We sure he didn’t turn over his account credentials to a 53-year-old Yankee fan holding a largemouth bass in his Twitter profile picture?

As jarring as it was for the FOX broadcast to randomly cut to Rodriguez and his cohorts just to get their take midway through the fifth inning (Max Fried: Bad! Astros: Good!), it was equally off-putting to learn that, while perched on set, he fired off a regressive take that seems like it would’ve been written by Brett Butler, David Eckstein, or any number of singles-blooping balding 32-year-old middle infielders.

But A-Rod? Our A-Rod? The guy we remember fondly for hitting the black seats, and significantly less fondly for injecting serums into his body that would help him hit more … singles, I guess, in his ideal world?

Because, during Game 2 of the World Series, Rodriguez continued on his bizarre run of misclassified, anti-analytics messaging, and used the Astros’ second-inning rally to take aim at all those people who hate seeing-eye grounders. Just loathe them.

Former Yankees star Alex Rodriguez praised the most boring inning of the year in the World Series.

Where to start?

First of all, there is nothing less impressive than “low exit velo”. Hitting the ball less hard is extremely boring. It should not be the goal of any baseball player. If you can perfectly aim a bloop — if you are a miracle man — then go for it. But typically, the harder the hit, the more likely it is to be effective. And Yuli Gurriel’s shift-beater, as well as Kyle Tucker’s smack, were both rocketed.

Secondly, it seems clear Rodriguez was looking for retweets here and hoping nobody actually watched the action. Jose Siri’s tie-breaking single was a squibbler to second. Glad he beat it out. Seems like an exciting player. But, again, you know what would’ve been even more effective? A home run, triple or double. Siri’s one of very few ballplayers who can reach first base safely on a mis-hit grounder like that. In fact, it’s a club Rodriguez hasn’t been a member of since 1997. There’s no legitimate, non-troll reason to argue that anybody should shun analytics and instead take a page out of Siri’s book and … get faster? Really concentrate on your lower half? Add a jet pack?

Rodriguez’s post-career, anti-analytics rebrand feels like when you watch an under-fire celebrity somehow pop up on NewsMax, touting their new book about how corncobs didn’t used to be this greasy in Reagan’s America.

MLB teams should have a variance of playing styles, blending speed, power, and contact.

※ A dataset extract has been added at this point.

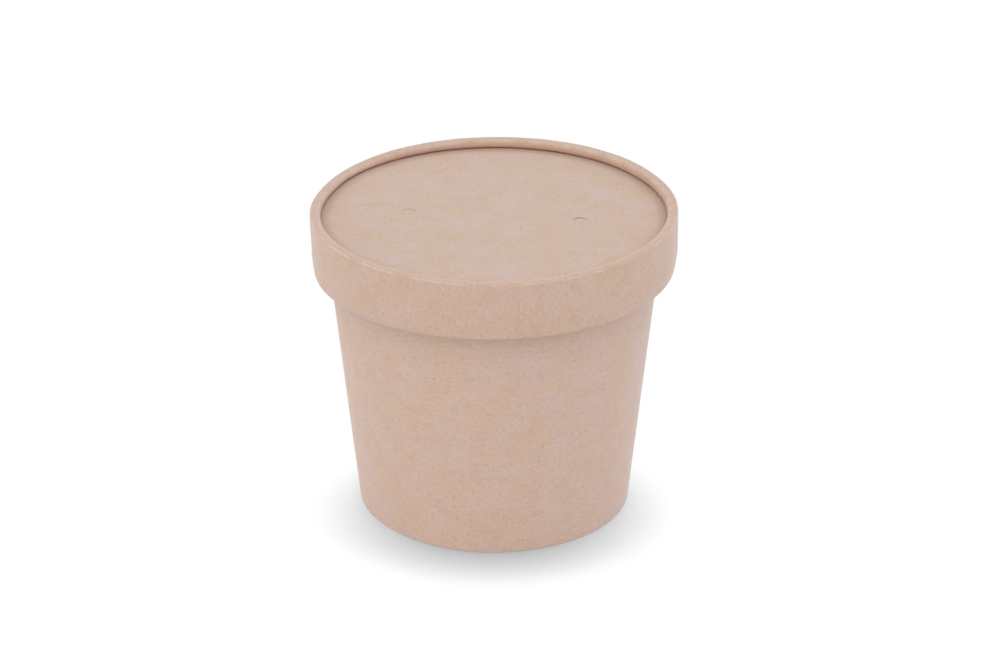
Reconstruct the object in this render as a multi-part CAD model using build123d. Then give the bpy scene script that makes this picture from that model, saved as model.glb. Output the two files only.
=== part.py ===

MLB teams should not shun the home run in hopes that they might live out a miraculous inning in the World Series (against the best pitchers in the game) featuring a shift-beater, an infield chopper, and the opposing team completely forgetting where their fielders are.

We expected better from Rodriguez. Well, we didn’t, but we wanted to. Don’t make us side with Big Papi.